*Task objective*:
The material below holds a span beginning at the line with "Continue the three.js" and ending at the line with "const LEVER_CHEEK = 2.6;". Quote that span exactly, both ends included, and only that span.

(CAD and scene scripts)
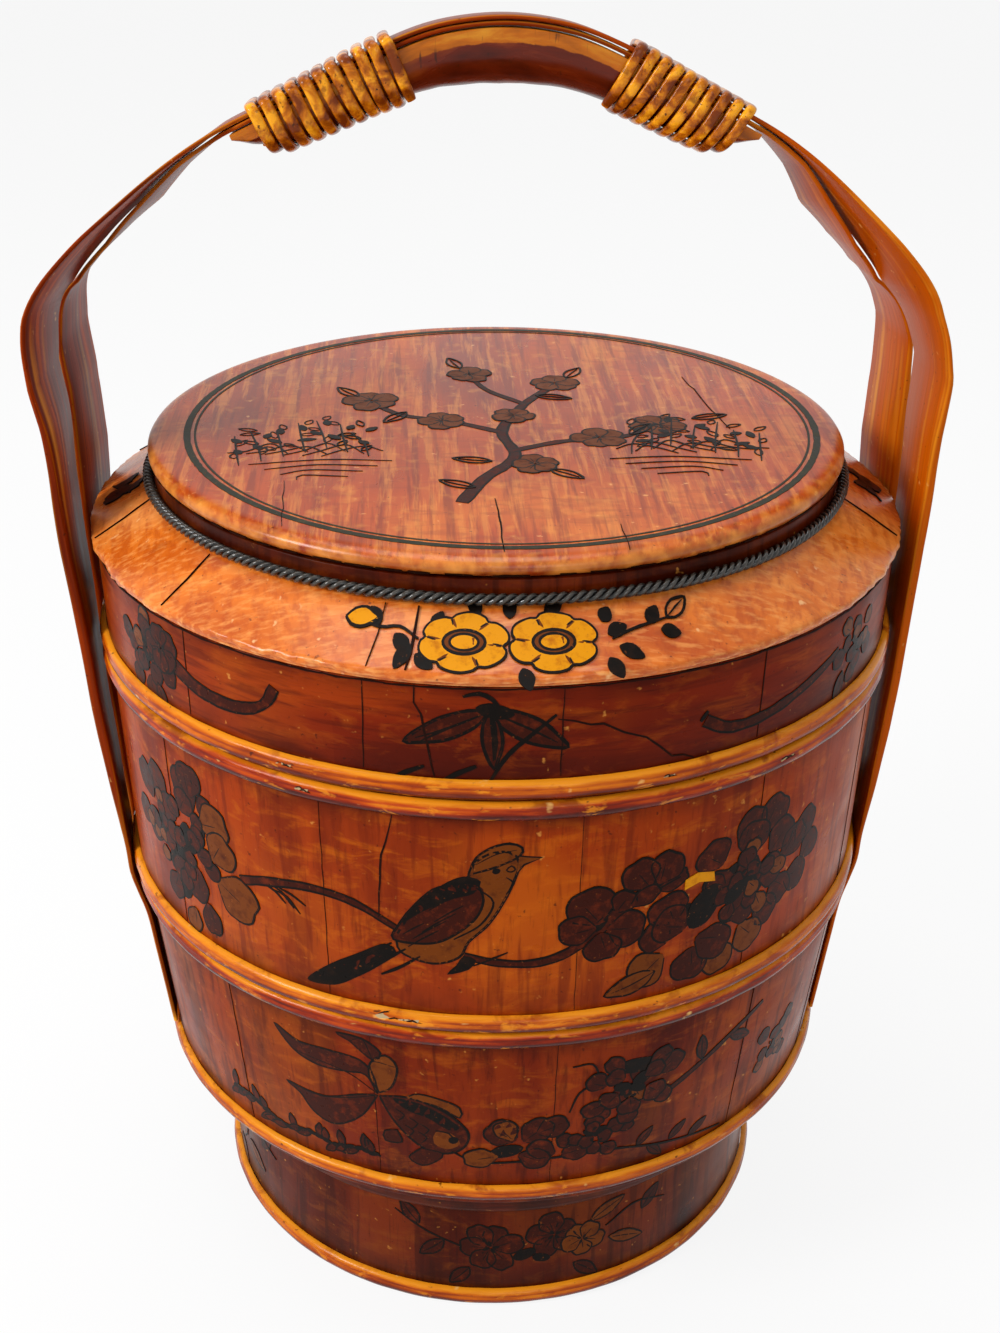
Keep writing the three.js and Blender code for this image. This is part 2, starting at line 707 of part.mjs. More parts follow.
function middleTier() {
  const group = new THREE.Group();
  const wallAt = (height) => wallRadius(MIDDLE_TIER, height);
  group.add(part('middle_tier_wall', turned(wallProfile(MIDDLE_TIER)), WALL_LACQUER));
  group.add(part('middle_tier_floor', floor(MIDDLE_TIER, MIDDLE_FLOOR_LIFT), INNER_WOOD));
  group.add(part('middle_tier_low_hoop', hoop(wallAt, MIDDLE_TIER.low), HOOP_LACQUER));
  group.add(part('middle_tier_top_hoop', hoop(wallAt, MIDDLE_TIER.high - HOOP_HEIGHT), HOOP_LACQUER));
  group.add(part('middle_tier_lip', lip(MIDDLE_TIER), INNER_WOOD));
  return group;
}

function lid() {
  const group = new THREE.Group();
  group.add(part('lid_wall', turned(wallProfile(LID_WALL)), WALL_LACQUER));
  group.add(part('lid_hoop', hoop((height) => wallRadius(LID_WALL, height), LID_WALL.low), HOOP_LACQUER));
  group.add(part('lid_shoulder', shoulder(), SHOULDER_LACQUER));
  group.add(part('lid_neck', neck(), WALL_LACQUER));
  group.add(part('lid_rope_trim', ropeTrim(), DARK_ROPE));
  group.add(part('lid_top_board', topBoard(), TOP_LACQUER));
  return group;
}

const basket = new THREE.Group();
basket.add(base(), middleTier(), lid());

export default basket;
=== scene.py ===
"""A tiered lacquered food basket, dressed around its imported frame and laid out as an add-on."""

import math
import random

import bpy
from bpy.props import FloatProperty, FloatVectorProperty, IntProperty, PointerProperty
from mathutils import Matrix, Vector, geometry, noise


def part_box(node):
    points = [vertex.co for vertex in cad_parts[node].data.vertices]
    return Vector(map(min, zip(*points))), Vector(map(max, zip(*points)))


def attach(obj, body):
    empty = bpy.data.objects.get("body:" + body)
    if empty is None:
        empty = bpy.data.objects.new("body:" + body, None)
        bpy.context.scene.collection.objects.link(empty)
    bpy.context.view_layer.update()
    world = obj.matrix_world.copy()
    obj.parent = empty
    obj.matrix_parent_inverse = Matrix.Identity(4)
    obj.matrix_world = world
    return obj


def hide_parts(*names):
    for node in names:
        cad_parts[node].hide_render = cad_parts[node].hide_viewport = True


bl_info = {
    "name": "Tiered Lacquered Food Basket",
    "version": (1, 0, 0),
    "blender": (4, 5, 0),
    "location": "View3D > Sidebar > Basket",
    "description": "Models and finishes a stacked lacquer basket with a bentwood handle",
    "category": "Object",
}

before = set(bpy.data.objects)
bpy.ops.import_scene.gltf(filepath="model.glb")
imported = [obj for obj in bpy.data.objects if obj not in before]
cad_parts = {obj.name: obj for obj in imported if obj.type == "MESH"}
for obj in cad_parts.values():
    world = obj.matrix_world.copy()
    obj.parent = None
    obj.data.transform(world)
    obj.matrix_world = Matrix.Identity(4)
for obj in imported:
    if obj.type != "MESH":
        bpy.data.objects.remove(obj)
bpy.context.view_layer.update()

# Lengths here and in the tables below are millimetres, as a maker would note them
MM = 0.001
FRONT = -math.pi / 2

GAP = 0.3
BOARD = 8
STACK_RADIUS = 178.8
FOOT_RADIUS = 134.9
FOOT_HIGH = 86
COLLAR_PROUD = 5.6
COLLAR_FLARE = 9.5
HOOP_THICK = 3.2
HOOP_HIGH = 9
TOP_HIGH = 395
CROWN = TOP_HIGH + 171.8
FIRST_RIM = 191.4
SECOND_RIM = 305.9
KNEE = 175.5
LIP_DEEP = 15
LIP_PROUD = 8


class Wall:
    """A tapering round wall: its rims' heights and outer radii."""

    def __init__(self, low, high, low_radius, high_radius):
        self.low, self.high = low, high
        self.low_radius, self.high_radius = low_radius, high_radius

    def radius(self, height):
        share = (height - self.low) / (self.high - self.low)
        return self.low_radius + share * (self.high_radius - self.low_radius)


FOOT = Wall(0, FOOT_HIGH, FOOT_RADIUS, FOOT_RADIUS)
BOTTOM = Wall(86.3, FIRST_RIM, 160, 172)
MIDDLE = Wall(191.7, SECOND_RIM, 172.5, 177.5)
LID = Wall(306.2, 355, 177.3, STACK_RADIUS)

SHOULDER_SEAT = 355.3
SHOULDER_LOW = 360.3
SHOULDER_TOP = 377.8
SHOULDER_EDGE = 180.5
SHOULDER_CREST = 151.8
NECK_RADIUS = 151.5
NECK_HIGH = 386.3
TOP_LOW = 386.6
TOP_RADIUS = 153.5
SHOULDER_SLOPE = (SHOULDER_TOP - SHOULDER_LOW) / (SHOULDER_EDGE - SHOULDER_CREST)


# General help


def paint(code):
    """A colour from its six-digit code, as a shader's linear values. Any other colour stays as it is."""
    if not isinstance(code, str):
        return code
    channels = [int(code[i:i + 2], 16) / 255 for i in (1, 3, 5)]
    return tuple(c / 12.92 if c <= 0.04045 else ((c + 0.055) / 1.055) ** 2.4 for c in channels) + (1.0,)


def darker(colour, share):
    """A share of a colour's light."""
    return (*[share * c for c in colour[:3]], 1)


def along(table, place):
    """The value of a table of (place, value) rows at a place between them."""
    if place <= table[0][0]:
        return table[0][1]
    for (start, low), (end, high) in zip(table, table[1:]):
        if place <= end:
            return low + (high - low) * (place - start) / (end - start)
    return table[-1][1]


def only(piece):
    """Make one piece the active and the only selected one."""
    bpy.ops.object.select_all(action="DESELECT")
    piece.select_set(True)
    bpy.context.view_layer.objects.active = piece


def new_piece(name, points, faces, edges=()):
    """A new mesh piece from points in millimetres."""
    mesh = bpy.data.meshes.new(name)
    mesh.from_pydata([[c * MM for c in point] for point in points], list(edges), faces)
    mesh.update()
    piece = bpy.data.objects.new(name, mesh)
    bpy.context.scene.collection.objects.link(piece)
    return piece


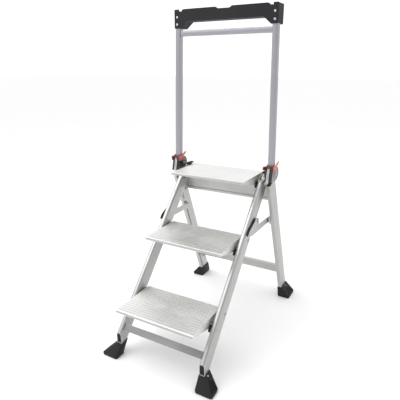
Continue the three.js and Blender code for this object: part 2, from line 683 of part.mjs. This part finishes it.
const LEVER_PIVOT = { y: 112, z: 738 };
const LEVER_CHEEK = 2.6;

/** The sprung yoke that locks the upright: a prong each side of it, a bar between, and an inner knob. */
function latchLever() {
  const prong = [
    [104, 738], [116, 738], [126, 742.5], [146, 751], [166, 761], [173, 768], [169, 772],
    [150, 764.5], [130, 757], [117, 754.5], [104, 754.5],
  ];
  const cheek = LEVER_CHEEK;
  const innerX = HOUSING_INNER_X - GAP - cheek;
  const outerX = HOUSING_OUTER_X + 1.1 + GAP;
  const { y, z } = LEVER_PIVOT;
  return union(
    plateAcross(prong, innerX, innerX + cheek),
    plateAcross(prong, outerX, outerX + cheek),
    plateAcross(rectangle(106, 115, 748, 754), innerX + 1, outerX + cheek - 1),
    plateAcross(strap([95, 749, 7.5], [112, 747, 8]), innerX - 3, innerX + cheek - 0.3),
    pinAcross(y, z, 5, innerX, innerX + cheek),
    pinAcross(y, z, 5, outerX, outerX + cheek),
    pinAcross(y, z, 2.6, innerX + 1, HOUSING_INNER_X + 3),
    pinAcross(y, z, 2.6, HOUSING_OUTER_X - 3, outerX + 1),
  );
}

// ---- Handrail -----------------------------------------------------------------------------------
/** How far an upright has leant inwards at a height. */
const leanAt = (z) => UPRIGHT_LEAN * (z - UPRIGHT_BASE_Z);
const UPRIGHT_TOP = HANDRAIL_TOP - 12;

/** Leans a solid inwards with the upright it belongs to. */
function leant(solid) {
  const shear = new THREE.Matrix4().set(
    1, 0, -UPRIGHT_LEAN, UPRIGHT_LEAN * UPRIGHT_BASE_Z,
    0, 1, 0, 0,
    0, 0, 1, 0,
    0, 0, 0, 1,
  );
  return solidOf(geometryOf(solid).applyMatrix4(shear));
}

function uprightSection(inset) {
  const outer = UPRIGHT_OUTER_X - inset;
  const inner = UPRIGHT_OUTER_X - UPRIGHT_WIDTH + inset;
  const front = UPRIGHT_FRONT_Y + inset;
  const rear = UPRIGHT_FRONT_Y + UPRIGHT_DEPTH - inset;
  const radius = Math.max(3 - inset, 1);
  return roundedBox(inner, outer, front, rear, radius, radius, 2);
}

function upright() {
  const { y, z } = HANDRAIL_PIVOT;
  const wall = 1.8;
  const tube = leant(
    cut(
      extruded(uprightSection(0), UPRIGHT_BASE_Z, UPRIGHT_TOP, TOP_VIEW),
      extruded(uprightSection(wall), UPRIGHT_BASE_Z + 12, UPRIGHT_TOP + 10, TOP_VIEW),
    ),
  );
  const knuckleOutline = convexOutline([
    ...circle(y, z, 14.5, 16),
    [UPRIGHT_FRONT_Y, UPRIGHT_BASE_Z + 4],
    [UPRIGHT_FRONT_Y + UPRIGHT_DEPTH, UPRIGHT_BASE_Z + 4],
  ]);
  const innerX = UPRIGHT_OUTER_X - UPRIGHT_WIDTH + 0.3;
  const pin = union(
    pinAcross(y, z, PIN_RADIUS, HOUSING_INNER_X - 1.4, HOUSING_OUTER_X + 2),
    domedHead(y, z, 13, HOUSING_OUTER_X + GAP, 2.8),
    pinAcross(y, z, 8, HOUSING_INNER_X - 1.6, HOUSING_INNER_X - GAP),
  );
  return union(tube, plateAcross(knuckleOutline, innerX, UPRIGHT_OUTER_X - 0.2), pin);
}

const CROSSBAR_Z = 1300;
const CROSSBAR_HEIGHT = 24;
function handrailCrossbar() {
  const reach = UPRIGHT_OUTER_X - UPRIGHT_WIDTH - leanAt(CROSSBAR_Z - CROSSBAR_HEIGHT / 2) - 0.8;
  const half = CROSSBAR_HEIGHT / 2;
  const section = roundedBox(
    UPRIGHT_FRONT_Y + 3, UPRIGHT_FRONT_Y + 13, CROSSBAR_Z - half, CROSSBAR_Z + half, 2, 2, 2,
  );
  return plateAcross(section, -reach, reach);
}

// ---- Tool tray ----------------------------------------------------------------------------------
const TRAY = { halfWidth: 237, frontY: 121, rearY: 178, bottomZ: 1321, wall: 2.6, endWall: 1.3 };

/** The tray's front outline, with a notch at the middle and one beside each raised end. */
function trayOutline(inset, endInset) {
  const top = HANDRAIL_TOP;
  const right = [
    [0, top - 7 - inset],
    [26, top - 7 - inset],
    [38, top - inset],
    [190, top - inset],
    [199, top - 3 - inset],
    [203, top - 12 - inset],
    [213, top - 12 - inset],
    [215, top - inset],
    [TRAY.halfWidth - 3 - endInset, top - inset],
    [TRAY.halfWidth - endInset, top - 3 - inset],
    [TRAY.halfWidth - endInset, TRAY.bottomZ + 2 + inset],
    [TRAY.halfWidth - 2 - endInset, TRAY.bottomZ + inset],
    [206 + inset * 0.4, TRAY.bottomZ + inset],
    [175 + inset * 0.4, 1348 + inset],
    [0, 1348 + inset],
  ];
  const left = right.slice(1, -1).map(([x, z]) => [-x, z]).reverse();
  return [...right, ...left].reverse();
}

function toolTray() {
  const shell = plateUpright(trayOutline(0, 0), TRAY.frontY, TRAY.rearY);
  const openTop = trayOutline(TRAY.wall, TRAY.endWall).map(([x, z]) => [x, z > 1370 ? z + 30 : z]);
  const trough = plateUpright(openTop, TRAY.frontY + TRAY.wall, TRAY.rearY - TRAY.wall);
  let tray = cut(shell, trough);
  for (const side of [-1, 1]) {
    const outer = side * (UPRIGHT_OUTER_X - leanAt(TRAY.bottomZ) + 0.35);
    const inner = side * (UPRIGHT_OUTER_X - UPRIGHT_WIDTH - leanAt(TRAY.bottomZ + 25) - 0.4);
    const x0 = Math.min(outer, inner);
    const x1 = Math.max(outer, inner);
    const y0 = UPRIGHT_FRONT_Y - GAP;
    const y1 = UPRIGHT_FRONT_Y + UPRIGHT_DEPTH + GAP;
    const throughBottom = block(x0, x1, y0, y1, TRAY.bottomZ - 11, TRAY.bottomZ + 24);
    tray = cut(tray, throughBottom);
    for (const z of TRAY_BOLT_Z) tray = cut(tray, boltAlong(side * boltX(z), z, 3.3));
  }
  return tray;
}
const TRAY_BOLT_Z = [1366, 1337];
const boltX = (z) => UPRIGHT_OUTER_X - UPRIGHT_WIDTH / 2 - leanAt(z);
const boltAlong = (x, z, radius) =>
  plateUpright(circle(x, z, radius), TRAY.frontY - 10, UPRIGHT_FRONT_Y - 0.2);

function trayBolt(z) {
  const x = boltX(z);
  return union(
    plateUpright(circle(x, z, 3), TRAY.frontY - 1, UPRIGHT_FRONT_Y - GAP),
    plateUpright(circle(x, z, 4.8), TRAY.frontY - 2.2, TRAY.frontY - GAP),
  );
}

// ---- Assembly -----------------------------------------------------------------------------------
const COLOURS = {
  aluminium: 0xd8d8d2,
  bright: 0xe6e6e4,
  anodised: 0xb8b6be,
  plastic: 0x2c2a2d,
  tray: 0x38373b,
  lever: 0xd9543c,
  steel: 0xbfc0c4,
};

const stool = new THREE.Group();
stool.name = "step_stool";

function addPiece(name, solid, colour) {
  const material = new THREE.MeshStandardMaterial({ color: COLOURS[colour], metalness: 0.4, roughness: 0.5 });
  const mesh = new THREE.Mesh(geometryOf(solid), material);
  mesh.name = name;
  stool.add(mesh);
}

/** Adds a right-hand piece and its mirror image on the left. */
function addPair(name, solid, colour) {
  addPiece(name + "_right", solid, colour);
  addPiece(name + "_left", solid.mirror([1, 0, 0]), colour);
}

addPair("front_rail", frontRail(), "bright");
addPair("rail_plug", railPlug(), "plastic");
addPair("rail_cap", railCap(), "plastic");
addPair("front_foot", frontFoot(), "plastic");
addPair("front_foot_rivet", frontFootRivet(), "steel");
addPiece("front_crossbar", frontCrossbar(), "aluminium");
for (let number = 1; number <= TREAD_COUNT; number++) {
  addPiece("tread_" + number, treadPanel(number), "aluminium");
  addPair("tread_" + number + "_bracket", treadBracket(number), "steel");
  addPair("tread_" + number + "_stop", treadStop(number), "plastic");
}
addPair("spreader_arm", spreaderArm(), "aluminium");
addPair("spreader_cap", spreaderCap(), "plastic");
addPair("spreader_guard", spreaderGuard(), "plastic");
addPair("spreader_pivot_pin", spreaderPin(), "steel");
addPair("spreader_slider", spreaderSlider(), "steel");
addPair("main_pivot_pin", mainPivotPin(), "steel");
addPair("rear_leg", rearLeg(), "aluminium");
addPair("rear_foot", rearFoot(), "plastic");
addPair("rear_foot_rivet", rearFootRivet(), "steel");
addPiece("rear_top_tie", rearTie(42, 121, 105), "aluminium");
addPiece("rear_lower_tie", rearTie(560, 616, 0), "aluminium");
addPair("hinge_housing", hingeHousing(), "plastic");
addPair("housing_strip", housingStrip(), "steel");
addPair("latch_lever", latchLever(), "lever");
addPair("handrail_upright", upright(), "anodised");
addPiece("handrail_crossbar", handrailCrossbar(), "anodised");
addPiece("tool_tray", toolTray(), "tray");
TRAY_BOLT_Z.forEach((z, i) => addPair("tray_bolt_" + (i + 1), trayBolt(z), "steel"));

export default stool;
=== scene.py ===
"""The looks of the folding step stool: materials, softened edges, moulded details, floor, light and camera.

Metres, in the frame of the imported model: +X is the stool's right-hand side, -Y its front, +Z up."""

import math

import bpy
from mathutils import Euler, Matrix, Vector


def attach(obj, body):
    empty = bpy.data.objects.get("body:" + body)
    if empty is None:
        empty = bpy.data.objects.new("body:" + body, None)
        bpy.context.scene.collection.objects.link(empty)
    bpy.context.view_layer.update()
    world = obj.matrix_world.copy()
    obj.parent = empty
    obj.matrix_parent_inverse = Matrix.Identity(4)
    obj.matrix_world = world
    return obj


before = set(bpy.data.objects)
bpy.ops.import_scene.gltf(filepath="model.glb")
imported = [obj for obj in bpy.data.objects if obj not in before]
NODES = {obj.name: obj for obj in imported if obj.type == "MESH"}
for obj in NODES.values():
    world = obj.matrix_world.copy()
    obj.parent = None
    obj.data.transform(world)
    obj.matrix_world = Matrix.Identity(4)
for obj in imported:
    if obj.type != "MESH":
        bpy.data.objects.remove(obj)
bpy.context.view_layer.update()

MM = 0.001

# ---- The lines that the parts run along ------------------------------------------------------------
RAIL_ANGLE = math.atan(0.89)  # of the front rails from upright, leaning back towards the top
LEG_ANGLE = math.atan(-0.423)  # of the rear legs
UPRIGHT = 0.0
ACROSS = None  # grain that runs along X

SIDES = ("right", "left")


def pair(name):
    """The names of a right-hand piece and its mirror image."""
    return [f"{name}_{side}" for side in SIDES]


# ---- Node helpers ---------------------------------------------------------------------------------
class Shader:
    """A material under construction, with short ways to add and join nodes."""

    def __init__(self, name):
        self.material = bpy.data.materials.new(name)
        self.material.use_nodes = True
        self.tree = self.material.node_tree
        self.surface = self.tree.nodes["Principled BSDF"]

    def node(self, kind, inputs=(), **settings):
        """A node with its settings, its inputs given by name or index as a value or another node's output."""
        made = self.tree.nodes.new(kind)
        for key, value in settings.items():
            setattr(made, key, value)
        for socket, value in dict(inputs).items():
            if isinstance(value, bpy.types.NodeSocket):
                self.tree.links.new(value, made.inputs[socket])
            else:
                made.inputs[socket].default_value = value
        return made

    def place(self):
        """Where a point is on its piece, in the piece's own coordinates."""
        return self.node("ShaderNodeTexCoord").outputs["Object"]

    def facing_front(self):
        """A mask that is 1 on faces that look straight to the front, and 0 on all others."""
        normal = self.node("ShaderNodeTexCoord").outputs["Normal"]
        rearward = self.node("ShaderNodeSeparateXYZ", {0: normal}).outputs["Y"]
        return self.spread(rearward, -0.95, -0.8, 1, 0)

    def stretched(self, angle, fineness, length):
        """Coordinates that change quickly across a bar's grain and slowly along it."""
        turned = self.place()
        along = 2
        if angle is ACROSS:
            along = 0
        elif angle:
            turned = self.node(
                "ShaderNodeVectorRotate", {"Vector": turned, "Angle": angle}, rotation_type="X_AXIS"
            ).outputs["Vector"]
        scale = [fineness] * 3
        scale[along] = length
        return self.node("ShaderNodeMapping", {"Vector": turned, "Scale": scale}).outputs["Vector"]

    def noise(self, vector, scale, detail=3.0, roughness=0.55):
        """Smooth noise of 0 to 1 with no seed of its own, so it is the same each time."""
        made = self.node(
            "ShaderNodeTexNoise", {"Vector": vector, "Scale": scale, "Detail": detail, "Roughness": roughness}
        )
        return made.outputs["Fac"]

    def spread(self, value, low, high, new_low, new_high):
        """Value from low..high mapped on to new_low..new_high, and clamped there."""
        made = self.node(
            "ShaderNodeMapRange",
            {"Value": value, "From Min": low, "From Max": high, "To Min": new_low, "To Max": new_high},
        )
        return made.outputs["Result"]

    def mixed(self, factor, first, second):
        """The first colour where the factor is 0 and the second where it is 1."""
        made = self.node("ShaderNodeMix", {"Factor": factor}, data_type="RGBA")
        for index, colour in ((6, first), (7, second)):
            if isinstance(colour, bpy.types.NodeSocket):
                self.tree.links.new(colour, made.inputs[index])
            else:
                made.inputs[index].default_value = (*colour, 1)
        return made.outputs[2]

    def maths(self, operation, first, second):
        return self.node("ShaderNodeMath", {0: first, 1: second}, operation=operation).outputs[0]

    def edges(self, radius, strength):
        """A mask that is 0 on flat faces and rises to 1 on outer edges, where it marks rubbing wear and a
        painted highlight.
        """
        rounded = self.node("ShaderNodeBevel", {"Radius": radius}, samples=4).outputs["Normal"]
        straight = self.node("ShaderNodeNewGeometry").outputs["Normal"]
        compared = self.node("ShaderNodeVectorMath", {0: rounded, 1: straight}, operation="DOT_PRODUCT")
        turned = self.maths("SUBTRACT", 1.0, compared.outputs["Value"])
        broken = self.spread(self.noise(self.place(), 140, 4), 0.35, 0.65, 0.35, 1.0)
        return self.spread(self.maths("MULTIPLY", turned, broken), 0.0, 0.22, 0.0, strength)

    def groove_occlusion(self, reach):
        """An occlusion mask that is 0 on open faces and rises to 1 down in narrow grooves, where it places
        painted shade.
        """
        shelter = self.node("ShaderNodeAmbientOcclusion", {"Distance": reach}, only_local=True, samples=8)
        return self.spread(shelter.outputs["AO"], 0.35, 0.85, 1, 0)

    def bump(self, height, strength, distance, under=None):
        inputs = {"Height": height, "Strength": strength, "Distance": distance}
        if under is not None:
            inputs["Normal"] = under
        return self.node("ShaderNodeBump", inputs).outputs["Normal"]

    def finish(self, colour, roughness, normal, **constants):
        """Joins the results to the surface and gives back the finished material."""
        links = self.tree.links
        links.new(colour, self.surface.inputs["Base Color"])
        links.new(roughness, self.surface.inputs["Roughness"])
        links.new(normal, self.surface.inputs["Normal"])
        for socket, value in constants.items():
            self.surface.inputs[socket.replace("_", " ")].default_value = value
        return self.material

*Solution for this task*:
Continue the three.js and Blender code for this object: part 2, from line 683 of part.mjs. This part finishes it.
const LEVER_PIVOT = { y: 112, z: 738 };
const LEVER_CHEEK = 2.6;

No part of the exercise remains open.